Flory-Huggins miscibility diagram gives the hint. Increase temperature to go above the border of two-phase region, mix the solution in ultrasound mixer to break agglomerates, measure in DLS at same high T. We have managed to do it for probably the most difficult class of polymers, polysilanes. They have been discovered in 1924, but since almost do not dissolve, are very poorly studied. We have overcome the problem by simply heating the dilute solution to 50 degrees C. DLS actually allowed to detect the temperature value, after which the agglomerates break and do not change in size; also the distribution become very monodisperse. Take a look to the paper, I enjoyed writing it.

> Finally, please be aware that all commercial "particle sizers" have the software forcing the fit of the actual DLS signal to a single Gaussian distribution peak. It's amazing, because you will always obtain "a size" in this way, even if the actual signal is bimodal, skewed, or in some other way reflecting the complex nature of a sample.

I still believe, that the most important tool of the scientist is it's head.
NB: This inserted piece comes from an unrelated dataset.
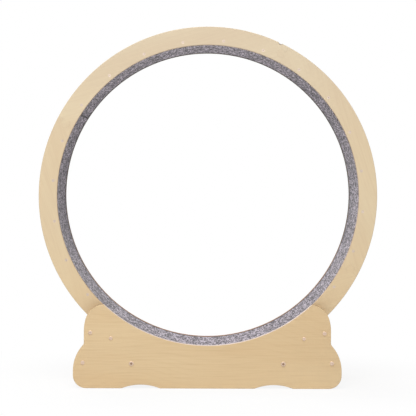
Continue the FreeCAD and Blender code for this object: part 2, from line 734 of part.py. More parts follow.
def place_on_board(body, x_side):
    """Moves a piece drawn in the end board's own frame to the left or the right end."""
    lean = Rotation(Vector(0, -1, 0), number("board_lean"))
    half_turn = Rotation(Vector(0, 0, 1), 0 if x_side > 0 else 180)
    body.Placement = Placement(Vector(0, 0, 0), half_turn * lean)
    body.setExpression("Placement.Base.x", sized("%d * %s" % (x_side, BOARD_LOW_X)))
    body.setExpression("Placement.Base.z", sized("board_bolt_low"))


def make_end_board(label, x_side):
    """A leaning ply board between the panels, bored for its bolts and cross nuts."""
    body = new_body(label)
    half = "board_thickness / 2"
    top = BOARD_BOLT_SPAN + " + board_margin"
    outline = new_sketch(body, "XZ_Plane", label + "_outline")
    draw_polygon(outline, [("-" + half, "-board_margin"), (half, "-board_margin"),
                           (half, top), ("-" + half, top)])
    pad(body, outline, "2 * " + PANEL_INSIDE, both_ways=True)
    soften(body, runs_along_y, "edge_bevel", label + "_bevel", flat=True)
    bolt_holes = new_sketch(body, "XZ_Plane", label + "_bolt_holes", shift=PANEL_INSIDE)
    cross_holes = new_sketch(body, "YZ_Plane", label + "_cross_holes", shift="-" + half)
    for up in ("0", BOARD_BOLT_SPAN):
        draw_circle(bolt_holes, "0", up, "bolt_shank / 2 + fit_clearance")
        draw_circle(cross_holes, "-(" + PANEL_INSIDE + " - barrel_depth)", up,
                    "barrel_diameter / 2 + fit_clearance")
    bored = pocket(body, bolt_holes,
                   "barrel_depth + barrel_diameter / 2 + bolt_past_nut + bolt_hole_spare")
    crossed = pocket(body, cross_holes, "board_thickness / 2 + barrel_length / 2", backwards=True)
    both = body.newObject("PartDesign::Mirrored", label + "_both_ends")
    both.Originals = [bored, crossed]
    both.MirrorPlane = (origin_feature(body, "XZ_Plane"), [""])
    body.Tip = both
    place_on_board(body, x_side)
    return body


def make_barrel_nuts():
    """Eight cross nuts, four in each end board."""
    ends = []
    for x_side, name in ((-1, "left_barrel_nuts"), (1, "right_barrel_nuts")):
        body = new_body(name)
        body.AllowCompound = True
        sketch = new_sketch(body, "YZ_Plane", name + "_outline")
        holes = new_sketch(body, "XZ_Plane", name + "_holes")
        for up in ("0", BOARD_BOLT_SPAN):
            draw_circle(sketch, "-(" + PANEL_INSIDE + " - barrel_depth)", up, "barrel_diameter / 2")
            draw_circle(holes, "0", up, "bolt_shank / 2 + fit_clearance")
        pad(body, sketch, "barrel_length", both_ways=True)
        pocket(body, holes, "2 * " + PANEL_OUTSIDE, both_ways=True)
        mirror(body, "XZ_Plane")
        place_on_board(body, x_side)
        ends.append(body)
    nuts = doc.addObject("Part::Compound", "barrel_nuts")
    nuts.Label = "barrel_nuts"
    nuts.Links = ends
    return nuts


def four_corners(body):
    mirror(body, "XZ_Plane")
    mirror(body, "YZ_Plane")


def turn_at(body, corners, across, up, name):
    """A round piece about an axis along Y through this place on the right of the base."""
    sketch = new_sketch(body, "YZ_Plane", name, shift=across)
    draw_polygon(sketch, [(along, up + " + " + radius) for along, radius in corners])
    draw_axis(sketch, up)
    feature = body.newObject("PartDesign::Revolution", name + "_turn")
    feature.Profile = sketch
    feature.ReferenceAxis = (sketch, ["Axis0"])
    feature.Angle = 360
    doc.recompute()
    return feature


def draw_hexagon(sketch, across, up, flats):
    corners = []
    for corner in range(6):
        turned = "(%d * 60)" % corner
        radius = "(" + flats + " / 2 / cos(30))"
        corners.append((across + " + " + radius + " * cos" + turned,
                        up + " + " + radius + " * sin" + turned))
    draw_polygon(sketch, corners)


def make_connector_bolts():
    """Eight flat-headed bolts through the panels into the cross nuts."""
    body = new_body("connector_bolts")
    body.AllowCompound = True
    face, head = "-" + PANEL_OUTSIDE, "-(" + PANEL_OUTSIDE + " + bolt_head_height)"
    tip = "-(" + PANEL_INSIDE + " - barrel_depth - barrel_diameter / 2 - bolt_past_nut)"
    places = ((BOARD_LOW_X, "board_bolt_low"), (BOARD_HIGH_X, "board_bolt_high"))
    for index, (across, up) in enumerate(places):
        turn_at(body, [
            (head, "0"), (head, "(bolt_head / 2 - head_chamfer)"),
            (head + " + head_chamfer", "bolt_head / 2"), (face, "bolt_head / 2"),
            (face, "bolt_shank / 2"), (tip, "bolt_shank / 2"), (tip, "0"),
        ], across, up, "bolt_%d" % index)
    sockets = new_sketch(body, "XZ_Plane", "bolt_sockets",
                         shift=PANEL_OUTSIDE + " + bolt_head_height")
    for across, up in places:
        draw_hexagon(sockets, across, up, "bolt_socket")
    pocket(body, sockets, "socket_depth")
    four_corners(body)
    place(body)
    return body


def make_cap_nuts():
    """Sleeve nuts on the four ends of the axles; each sleeve seats in the panel."""
    body = new_body("axle_cap_nuts")
    body.AllowCompound = True
    face, head = "-" + PANEL_OUTSIDE, "-(" + PANEL_OUTSIDE + " + bolt_head_height)"
    bore = "(axle_diameter / 2 + fit_clearance)"
    inner = "-(" + PANEL_INSIDE + " + sleeve_setback)"
    floor = "-(" + PANEL_OUTSIDE + " - cap_nut_floor)"
    turn_at(body, [
        (head, "0"), (head, "(cap_nut_head / 2 - head_chamfer)"),
        (head + " + head_chamfer", "cap_nut_head / 2"), (face, "cap_nut_head / 2"),
        (face, "cap_nut_sleeve / 2"), (inner, "cap_nut_sleeve / 2"), (inner, bore),
        (floor, bore), (floor, "0"),
    ], AXLE_X, "0", "cap_nut")
    socket = new_sketch(body, "XZ_Plane", "cap_nut_socket",
                        shift=PANEL_OUTSIDE + " + bolt_head_height")
    draw_hexagon(socket, AXLE_X, "0", "cap_nut_socket")
    pocket(body, socket, "socket_depth")
    four_corners(body)
    place(body, up="axle_height")
    return body


def make_axle(label, x_side):
    body = new_body(label)
    end, radius = "(" + PANEL_OUTSIDE + " - cap_nut_floor - fit_clearance)", "axle_diameter / 2"
    turn(body, [("-" + end, "0"), (end, "0"), (end, radius), ("-" + end, radius)], "0",
         label + "_profile")
    place(body, across="%d * %s" % (x_side, AXLE_X), up="axle_height")
    return body


def make_axle_spacers():
    """A long tube between the two rollers of each axle, a short one outside each roller."""
    body = new_body("axle_spacers")
    body.AllowCompound = True
    bore, outside = "(axle_diameter / 2 + fit_clearance)", "spacer_outside / 2"
    inner = "(" + ROLLER_MIDDLE + " - roller_width / 2 - fit_clearance)"
    outer = "(" + ROLLER_MIDDLE + " + roller_width / 2 + fit_clearance)"
    spans = (("long_tube", "-" + inner, inner), ("short_tube", "-" + PANEL_INSIDE, "-" + outer))
    for name, start, end in spans:
        turn_at(body, [(start, bore), (start, outside), (end, outside), (end, bore)],
                AXLE_X, "0", name)
    four_corners(body)
    place(body, up="axle_height")
    return body


def make_side_guides():
    """Four nylon discs inside the panels, which keep the wheel from drifting sideways."""
    body = new_body("side_guides")
    body.AllowCompound = True
    back, face = "-" + PANEL_INSIDE, "-(" + RING_FACE + " + guide_gap)"
    bore, edge = "(guide_screw_shank / 2 + fit_clearance)", "guide_diameter / 2"
    hole_end = "-(" + PANEL_INSIDE + " - guide_screw_depth - fit_clearance)"
    turn_at(body, [
        (back, bore), (back, edge), (face + " - guide_chamfer", edge),
        (face, "(guide_diameter / 2 - guide_chamfer)"), (face, "0"), (hole_end, "0"),
        (hole_end, bore),
    ], GUIDE_X, GUIDE_Z, "side_guide")
    four_corners(body)
    place(body)
    return body


def make_guide_screws():
    body = new_body("guide_screws")
    body.AllowCompound = True
    face, head = "-" + PANEL_OUTSIDE, "-(" + PANEL_OUTSIDE + " + bolt_head_height)"
    tip = "-(" + PANEL_INSIDE + " - guide_screw_depth)"
    shank = "guide_screw_shank / 2"
    turn_at(body, [
        (head, "0"), (head, "(guide_screw_head / 2 - head_chamfer)"),
        (head + " + head_chamfer", "guide_screw_head / 2"), (face, "guide_screw_head / 2"),
        (face, shank), (tip, shank), (tip, "0"),
    ], GUIDE_X, GUIDE_Z, "guide_screw")
    socket = new_sketch(body, "XZ_Plane", "guide_screw_socket",
                        shift=PANEL_OUTSIDE + " + bolt_head_height")
    draw_hexagon(socket, GUIDE_X, GUIDE_Z, "guide_screw_socket")
    pocket(body, socket, "socket_depth")
    four_corners(body)
    place(body)
    return body


# ---------------------------------------------------------------- the whole wheel

segments, slats_each = int(number("ring_segments")), int(number("slats_per_segment"))
for ring_name, ring_side in (("front", -1), ("rear", 1)):
    for index in range(segments):
        piece = make_ring_piece("%s_ring_%d" % (ring_name, index + 1), ring_side, index)
        if ring_side < 0 and index == 0:
            nick_the_rim(piece)
    make_ring_screws("ring_screws_" + ring_name, ring_side)
for index in range(segments * slats_each):
    make_slat("slat_%02d" % (index + 1), index)
make_carpet()
make_hook_tapes()

CORNERS = (("front_left", (-1, -1)), ("front_right", (1, -1)),
           ("rear_left", (-1, 1)), ("rear_right", (1, 1)))
for corner_name, corner in CORNERS:
    make_tyre("tyre_" + corner_name, corner)
    make_hub("hub_" + corner_name, corner)
    make_bearings("bearings_" + corner_name, corner)

make_side_panel("side_panel_front", -1)
make_side_panel("side_panel_rear", 1)
for end_name, end_side in (("left", -1), ("right", 1)):
    make_end_board("end_board_" + end_name, end_side)
    make_axle("axle_" + end_name, end_side)
make_axle_spacers()
make_cap_nuts()
make_connector_bolts()
barrel_nuts = make_barrel_nuts()
make_side_guides()
make_guide_screws()

doc.recompute()

for item in doc.Objects:
    if "Invalid" in item.State or "Error" in item.State:
        raise RuntimeError("%s did not build" % item.Label)

pieces = [item for item in doc.Objects if item.TypeId == "PartDesign::Body"
          and item not in barrel_nuts.Links]
pieces.append(barrel_nuts)
for piece in pieces:
    if piece.Shape.isNull() or not piece.Shape.isValid() or not piece.Shape.Solids:
        raise RuntimeError("%s is not a valid solid" % piece.Label)

os.makedirs("parts", exist_ok=True)
for piece in pieces:
    piece.Shape.exportStep("parts/" + piece.Label + ".step")
print("%d parts, wheel axis %.2f mm above the floor" % (len(pieces), number(AXIS_HEIGHT)))
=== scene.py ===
import json
import math
import random

import bmesh
import bpy
from mathutils import Matrix, Vector, noise


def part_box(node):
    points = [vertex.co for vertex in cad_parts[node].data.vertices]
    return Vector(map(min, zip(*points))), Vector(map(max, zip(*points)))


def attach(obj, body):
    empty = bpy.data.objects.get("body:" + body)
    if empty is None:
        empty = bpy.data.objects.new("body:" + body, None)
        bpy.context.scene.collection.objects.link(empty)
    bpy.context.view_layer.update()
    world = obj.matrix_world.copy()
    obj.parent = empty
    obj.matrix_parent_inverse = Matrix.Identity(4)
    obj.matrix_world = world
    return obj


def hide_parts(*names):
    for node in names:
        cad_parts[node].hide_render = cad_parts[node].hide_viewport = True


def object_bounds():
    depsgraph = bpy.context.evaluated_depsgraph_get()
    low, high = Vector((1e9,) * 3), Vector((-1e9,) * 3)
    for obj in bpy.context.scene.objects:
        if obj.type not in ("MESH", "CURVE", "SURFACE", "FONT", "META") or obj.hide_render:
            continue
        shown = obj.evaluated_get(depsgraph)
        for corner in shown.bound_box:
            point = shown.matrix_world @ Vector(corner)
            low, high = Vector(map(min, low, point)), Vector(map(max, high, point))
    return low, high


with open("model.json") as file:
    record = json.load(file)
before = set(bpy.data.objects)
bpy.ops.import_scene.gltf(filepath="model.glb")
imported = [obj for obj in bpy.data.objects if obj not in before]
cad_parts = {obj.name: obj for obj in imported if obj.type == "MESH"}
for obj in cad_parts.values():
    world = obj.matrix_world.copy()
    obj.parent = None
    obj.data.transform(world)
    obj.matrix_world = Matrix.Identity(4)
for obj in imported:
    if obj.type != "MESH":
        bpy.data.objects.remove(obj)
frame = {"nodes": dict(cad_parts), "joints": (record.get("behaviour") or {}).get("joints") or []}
nodes = frame["nodes"]
cad_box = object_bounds()


# ------------------------------------------------------------------ side panels
# The two side panels of the base are 15 mm ply with pale soft-wood faces, cut by laser, so
# every cut edge is toasted brown. They stand on their feet, and bolts hold them to the boards.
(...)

No instrument or program can substitute it. There are usual polymer chemistry methods to separate polymers onto fractions. Then the monodisperse sample can be studied.

I have found your post extremely interesting, since you are asking exactly the same questions I had to ask myself four years ago, when started the collaboration with my experimentalist colleagues. It is all doable, no magic.

Thanks!

Artem

Many thanks to all for this valuable information.

You need to know the chemical composition of the polymer and its structure (linear, branched, network...). Need to have a dilute solution and to know the regime of a polymer solution (at given temperature, solvent content and concentration, is polymer in a coil or globular state). If known all the above, DLS will give you the distribution of particle sizes. If the solution is monodisperse, the distribution of sizes is narrow, and one can take the average as the characteristic size. This size is proportional to the power of molecular weight. See, e.g., Soft Matter, 2018, 14, 4735 and Scientific Reports | 6:35450 | DOI: 10.1038/srep35450. Good luck!